Poland Spring truck drivers respect town’s pedestrians
I live on Main Street in Steep Falls, a small town that has a lot of children playing near the streets. The speed limit for Route 11 is 25 mph. Most people exceed 35 to 40 mph, making it very dangerous for children and the many, many in my community who walk to exercise.
The Poland Spring truck drivers who go by my house on a daily basis are very safety-minded and respectful. They travel at the speed limit or below and always will have a friendly wave to me and my neighbors whenever we are out.
I have also followed them up Route 117. Whenever they encounter a big hill, they will put their flashers on to warn traffic behind them that they are about to slow down. Each of them should be commended for the way they drive and the managers who require that they do so.
I want to say “thank you” for the safety of our neighborhood. And I wish for them to know that our little town appreciates the respect they have for us!
Francis “J.R.” Abbott
Farmers versus Monsanto is David-and-Goliath case
I have been following the case pitting the farmers versus Monsanto (“Maine farmers appeal Monsanto case to Supreme Court,” Sept. 6). I firmly believe that Monsanto is wrong. I, for one, would like Monsanto to lose.
You can ask any Vietnam veteran who was exposed to Agent Orange, and they will tell you that Monsanto is wrong. Monsanto is one of the chemical companies that made this product.
I also believe the only reason Monsanto won the case is because they have the money to beat the small organic farmers. Also, President Obama has one of Monsanto’s bigwigs working for him.
I, for one, was exposed to Agent Orange, which was stored in the city of Da Nang, where I was stationed.
The Portland Press Herald has done some reports on this killing agent in the past. I say, “Down with these big chemical companies.” I hope they lose by going to the Supreme Court.
They do need to be exposed. Wouldn’t you like to know what they are putting in our food? Look what they tried to do to the dairy farmers.
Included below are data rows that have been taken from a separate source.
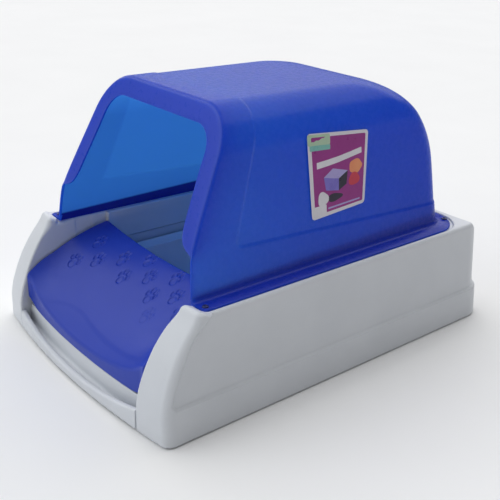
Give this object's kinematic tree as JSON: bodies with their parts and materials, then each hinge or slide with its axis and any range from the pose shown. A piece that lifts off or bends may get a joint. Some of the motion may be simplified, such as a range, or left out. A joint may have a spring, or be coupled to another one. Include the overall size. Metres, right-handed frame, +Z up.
{
  "type": "cat_litter_box_with_hood",
  "caption": "Hooded cat litter box: white double-walled base, translucent blue lift-off hood with a leaning front opening, dished blue entry ramp, lift-out pan and low front drawer.",
  "frame": {"origin": "centre of the overall bounding box at floor level (underside of the rubber feet)", "axes": "+X to the right side seen from the front, +Y from the front (entry ramp) to the back, +Z up"},
  "size_m": [0.4236, 0.6208, 0.366],
  "materials": {
    "white_plastic": "moulded, fine satin grain",
    "pan_plastic": "moulded, smooth",
    "blue_hood_plastic": "translucent, semi-gloss",
    "blue_ramp_plastic": "translucent, satin",
    "label_vinyl": "printed vinyl",
    "stud_plastic": "moulded",
    "foot_rubber": "matte"
  },
  "bodies": {
    "base": {"base_shell": "white_plastic", "hood_stud_front_left": "stud_plastic", "hood_stud_front_right": "stud_plastic", "hood_stud_back_left": "stud_plastic", "hood_stud_back_right": "stud_plastic", "rubber_foot_front_left": "foot_rubber", "rubber_foot_front_right": "foot_rubber", "rubber_foot_back_left": "foot_rubber", "rubber_foot_back_right": "foot_rubber"},
    "pan": {"litter_pan": "pan_plastic"},
    "ramp": {"entry_ramp": "blue_ramp_plastic"},
    "drawer": {"front_drawer": "white_plastic"},
    "hood": {"hood_shell": "blue_hood_plastic", "hood_label": "label_vinyl"}
  },
  "joints": [
    {"name": "drawer_slide", "type": "slide", "parent": "base", "child": "drawer", "axis": [0, -1, 0], "range_m": [0, 0.09]},
    {"name": "pan_lift", "type": "slide", "parent": "base", "child": "pan", "axis": [0, 0, 1], "range_m": [0, 0.3]},
    {"name": "ramp_lift", "type": "slide", "parent": "pan", "child": "ramp", "axis": [0, 0, 1], "range_m": [0, 0.3]},
    {"name": "hood_lift", "type": "slide", "parent": "ramp", "child": "hood", "axis": [0, 0, 1], "range_m": [0, 0.3]}
  ]
}
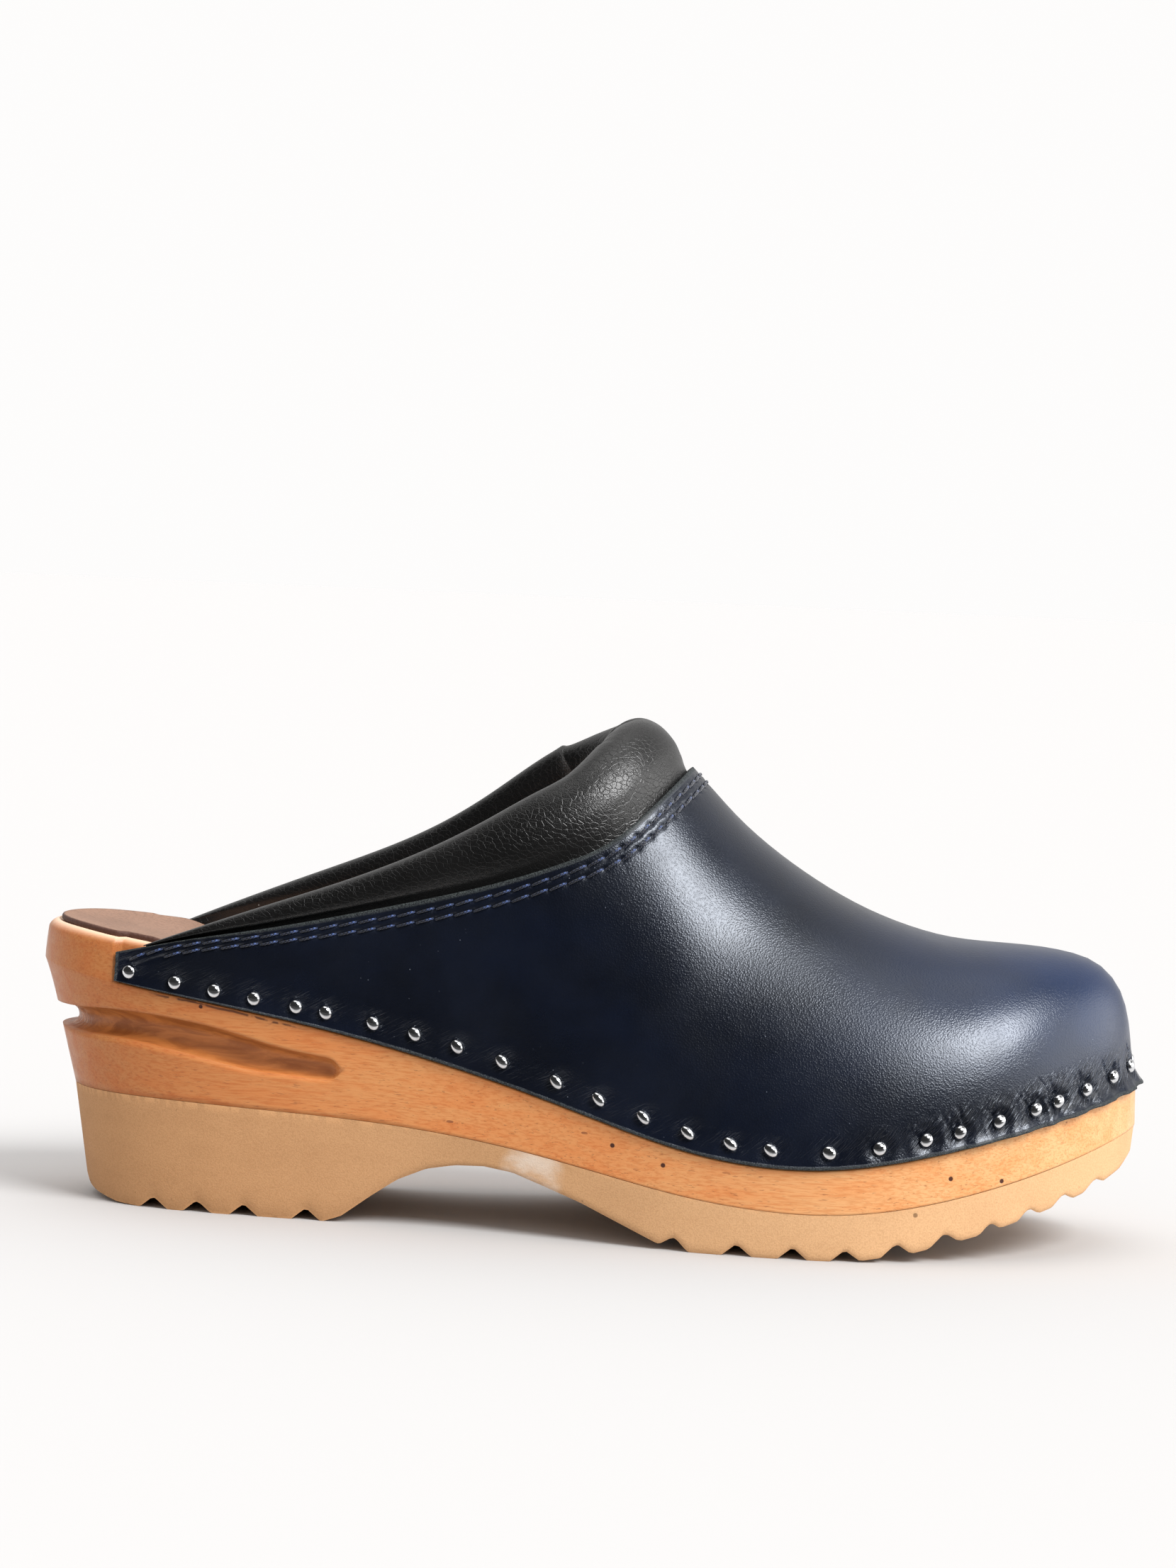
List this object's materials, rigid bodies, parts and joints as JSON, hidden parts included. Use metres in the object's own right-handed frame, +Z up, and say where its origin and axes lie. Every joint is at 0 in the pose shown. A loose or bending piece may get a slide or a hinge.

Oakhurst Dairy beat them, and I hope the organic farmers do, too.
Robert H. Sawyer
Local tar sands opposition based on warming concerns
In a recent letter (“Tar sands oil isn’t the bogeyman,” Sept. 4), Elliot Rappaport explained why he isn’t worried about tar sands oil flowing through Maine.
While there are many details of his analysis that I might contest, I was most struck by his final comment: “If we are unhappy with the consequences of our demand for energy, we need to find ways to use less, not wage piecemeal fights against each imagined threat to the landscape.”
I am indeed unhappy with the consequences of our society’s addiction to fossil fuels.
In addition to the devastating effects of tar sands extraction detailed by Mr. Rappaport, our energy use has led to the severe threat to our economy posed by global warming.
Every serious scientist acknowledges that this threat is both real and manmade. We’re already feeling its effects: nationally in Midwest droughts that cost U.S. taxpayers $100 billion last year, locally in last winter’s superstorm.
It’s time to address the problem before we reap the consequences, whether storms flooding Portland, catastrophic impacts on fisheries or just the end of Maine’s sledding season.
Whatever the costs of ending our dependence on fossil fuels, it’s worth paying them now, rather than suffering the greater costs brought by climate change. Moreover, switching will also bring benefits, including jobs from new, Maine-based fuel and electricity.
So on one level, I agree with Mr. Rappaport. We need to start using less energy. We also need to explore alternative sources, from solar panels on our roofs, to synthetic alternatives to gasoline, to returning to wood as a primary heating fuel.
But long-term, we must wean ourselves off oil, and not start using an energy source as inefficient as tar sands. So while the issue is larger than just the pipeline, this “piecemeal” local fight is one way Maine can and should do its part.